Further, as Bruce Goodwin noted in The Urban Daily, the documentary reveals that most whites view themselves as colorblind, “while some believe that idea to be dismissive and a cop out. We then see a white privilege workshop in a classroom full of white males that is even taught by a young white kid,” Goodwin writes of the documentary. “Rather than discussing the issues that are associated with the privilege, it’s more about how the attendees feel. It’s a discussion with seemingly no means to an end.”

People of color are agents in this film, including a young Black woman in North Carolina who breaks down and leaves the room when a group of her white counterparts begin to use the term “ghetto,” a word that causes pain for some Black people because of its use as a racial slur to denigrate them.

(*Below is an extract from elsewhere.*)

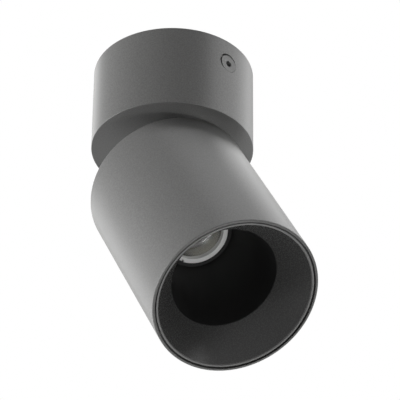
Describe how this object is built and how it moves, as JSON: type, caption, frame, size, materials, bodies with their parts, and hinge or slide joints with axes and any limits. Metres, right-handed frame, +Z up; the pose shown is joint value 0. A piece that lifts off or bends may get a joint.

“When someone on camera looking at you directly says, ‘As a white person, you kind of get this feeling that things belong to you,’ and, ‘Well, you never have to internalize what white people have done in America, and here you can’t escape that.’ Just those two comments alone have warranted very unprintable emails,” Vargas told Vulture. “People are saying that I’m making them feel guilty. I’m like, ‘I’m not.’ I’m sure there are progressive, liberal people who are going to watch this thing and they’re going to go, ‘Oh, you should’ve been harder on people.’ Some people on the right are going to say, ‘He’s too hard,’ or ‘He’s making us feel guilty or ashamed of who we are.’”

White People comes at a seminal moment in time, when whites are gradually emerging as a minority group, as Black people are challenging white supremacy and skin privilege, and railing against institutional racism.  Ferguson, the massacre at Emanuel AME Church in Charleston, the death of Sandra Bland and other events are forcing Americans to deal with racism and the stark realities of racial disproportionality in the criminal justice system. While Black people are tired of talk and demanding action, white folks have an opportunity to confront the systems of white supremacy they perpetuate.

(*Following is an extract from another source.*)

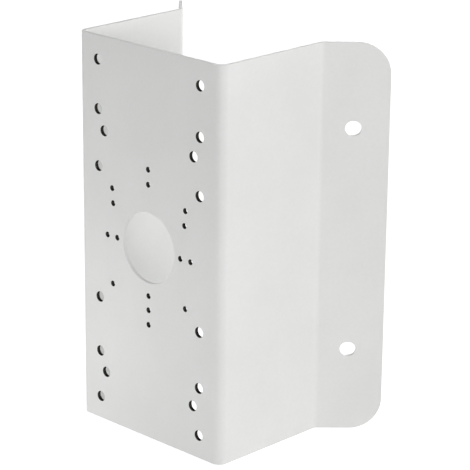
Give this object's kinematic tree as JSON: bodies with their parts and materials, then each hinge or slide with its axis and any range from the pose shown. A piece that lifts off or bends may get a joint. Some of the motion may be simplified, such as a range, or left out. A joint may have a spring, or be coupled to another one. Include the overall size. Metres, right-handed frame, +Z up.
{
  "type": "camera corner mount bracket",
  "caption": "Folded steel bracket that carries a wall camera on the outside corner of a building: drilled plate, side walls and angled flanges.",
  "frame": {"origin": "centre of the cable opening, on the front face of the camera plate", "axes": "+X across the plate, -Y out of the plate's front face towards the camera, +Z up along the folds"},
  "size_m": [0.1826, 0.1166, 0.25],
  "materials": {
    "powder_coat": "fine-textured satin white powder coat on steel sheet"
  },
  "bodies": {
    "root": {"bracket": "powder_coat"}
  },
  "joints": []
}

“We’ve never had to internalize what white people have done in America,” said Samantha, a white woman in the film who teaches at a school on a Native American reservation, where whites are called “wasichu,” which means “he who takes the best meat” in Lakota. “Here, you can’t escape that.”

White obliviousness on racism abounds.  A Huffpost/YouGov poll found that while three-quarters of white Americans say racism is at least a “somewhat serious” problem, nearly nine out of 10 Black people agree.  Moreover, 68 percent of Blacks believe it is a “very serious” problem versus 31 percent of whites.

Most whites surveyed also said racism is not a factor in their lives and they are not empowered to act.  Further, a 2014 MTV study found that the majority of millennials are not post-racial, putting their heads in the sand on issues of diversity and racism.  Meanwhile, as Vargas noted, most white Americans live in a white bubble, in communities that are 77 white, with the average white person having a group of friends that is 91 percent white.

Far too often, America’s race problem is presented from the standpoint of the perceived shortcomings, hangups, pathologies of Blacks and other people of a darker hue, as if we are the ones who need to change. But as this documentary suggests, white people are indeed the problem.